We are not convinced, however, that the State should have been allowed to introduce the spent cartridge found at the Appellant's place of business. Contrary to the Appellant's insistence, we do not think that this transgressed this Court's ruling in this case on the previous appeal in which the case was reversed because the State showed previous, irrelevant criminal acts of the Appellant. See Wilson v. State, 548 S.W.2d 323 (Tenn.Cr.App. 1976). In this trial there was no evidence introduced to show why this cartridge had been fired. However, this shell shed no light on the issues in this case. We think the State came perilously close to treading on forbidden ground and that they would have been wise to have avoided this area. However, we do not think that this influenced the verdict of the jury and was at most harmless error.

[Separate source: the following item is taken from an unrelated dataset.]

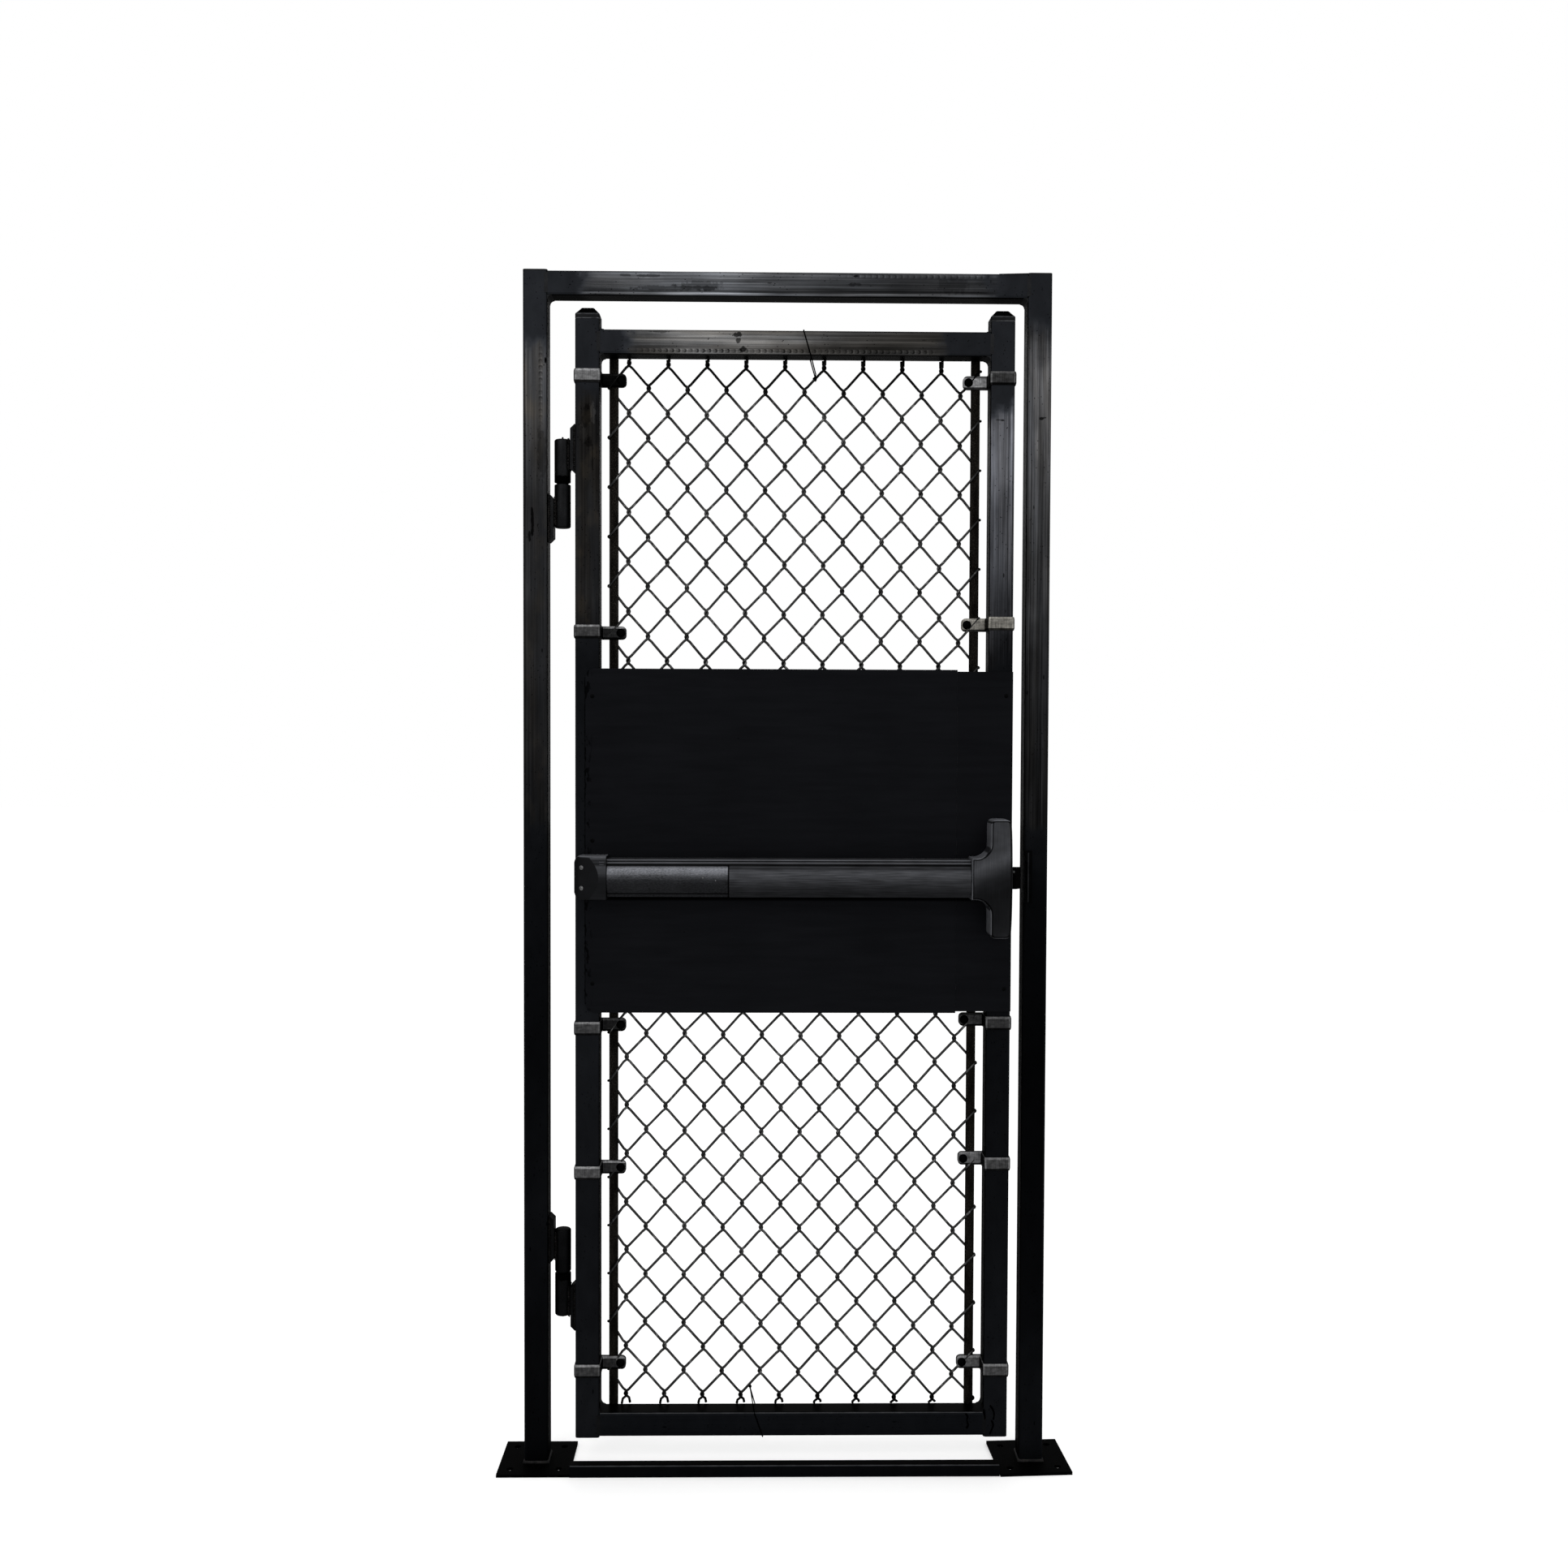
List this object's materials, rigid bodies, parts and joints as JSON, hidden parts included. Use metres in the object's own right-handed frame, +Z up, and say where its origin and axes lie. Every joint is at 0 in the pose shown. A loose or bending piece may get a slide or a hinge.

The voir dire of the jury did not constitute error. When attorneys wish to question the jury concerning the applicable law, the questions are often incomplete, inaccurate or, by the very nature of the case prior to the introduction of evidence, speculative. However, this is not a sufficient basis to upset a valid verdict.

We are more strongly persuaded that no error was committed on the basis of the action of the trial judge in this case in ruling upon objections to the voir dire of the jury.

The trial judge admonished the jury on more than one occasion that they would receive the law from him and that they would be guided by this rather than counsel's statements thereon. Further, the trial judge accurately instructed the jury on the law applicable to this case. The verdict of the jury was supported by the law and the evidence. The voir dire did not affect the verdict.

WALKER, J., and W. WAYNE OLIVER, Special Judge, concur.